[The problem] Copy out all the data, word for word.

[Data extract]
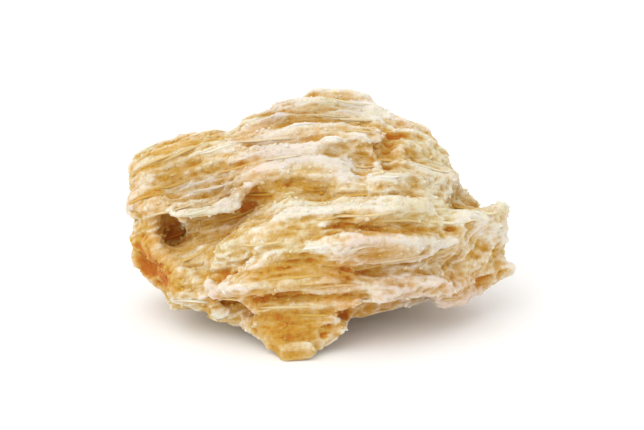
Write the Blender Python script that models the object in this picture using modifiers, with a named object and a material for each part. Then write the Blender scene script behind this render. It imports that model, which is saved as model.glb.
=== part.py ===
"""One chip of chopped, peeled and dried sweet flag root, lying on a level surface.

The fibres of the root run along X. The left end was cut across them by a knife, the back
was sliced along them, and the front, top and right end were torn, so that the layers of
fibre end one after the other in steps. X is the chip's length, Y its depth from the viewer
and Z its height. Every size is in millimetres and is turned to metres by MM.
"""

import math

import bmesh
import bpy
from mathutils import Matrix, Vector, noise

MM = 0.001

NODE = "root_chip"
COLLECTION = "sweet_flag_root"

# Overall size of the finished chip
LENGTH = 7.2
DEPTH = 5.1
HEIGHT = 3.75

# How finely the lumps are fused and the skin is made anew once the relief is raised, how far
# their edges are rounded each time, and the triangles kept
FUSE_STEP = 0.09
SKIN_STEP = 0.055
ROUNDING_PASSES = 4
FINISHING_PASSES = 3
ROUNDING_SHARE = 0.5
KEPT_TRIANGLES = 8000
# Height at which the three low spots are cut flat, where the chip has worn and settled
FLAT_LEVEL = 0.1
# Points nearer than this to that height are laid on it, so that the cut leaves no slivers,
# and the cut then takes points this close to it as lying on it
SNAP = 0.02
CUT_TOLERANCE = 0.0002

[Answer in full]
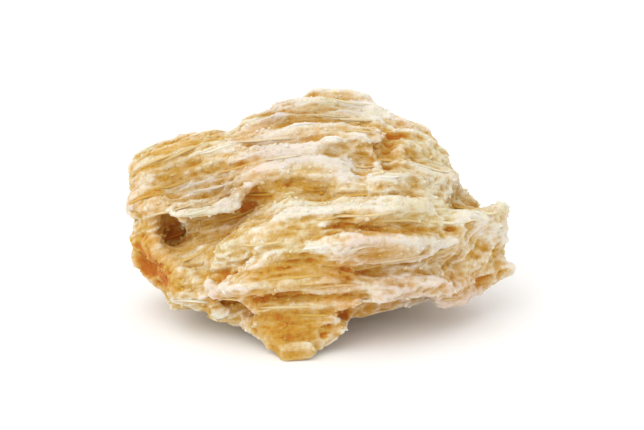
Write the Blender Python script that models the object in this picture using modifiers, with a named object and a material for each part. Then write the Blender scene script behind this render. It imports that model, which is saved as model.glb.
=== part.py ===
"""One chip of chopped, peeled and dried sweet flag root, lying on a level surface.

The fibres of the root run along X. The left end was cut across them by a knife, the back
was sliced along them, and the front, top and right end were torn, so that the layers of
fibre end one after the other in steps. X is the chip's length, Y its depth from the viewer
and Z its height. Every size is in millimetres and is turned to metres by MM.
"""

import math

import bmesh
import bpy
from mathutils import Matrix, Vector, noise

MM = 0.001

NODE = "root_chip"
COLLECTION = "sweet_flag_root"

# Overall size of the finished chip
LENGTH = 7.2
DEPTH = 5.1
HEIGHT = 3.75

# How finely the lumps are fused and the skin is made anew once the relief is raised, how far
# their edges are rounded each time, and the triangles kept
FUSE_STEP = 0.09
SKIN_STEP = 0.055
ROUNDING_PASSES = 4
FINISHING_PASSES = 3
ROUNDING_SHARE = 0.5
KEPT_TRIANGLES = 8000
# Height at which the three low spots are cut flat, where the chip has worn and settled
FLAT_LEVEL = 0.1
# Points nearer than this to that height are laid on it, so that the cut leaves no slivers,
# and the cut then takes points this close to it as lying on it
SNAP = 0.02
CUT_TOLERANCE = 0.0002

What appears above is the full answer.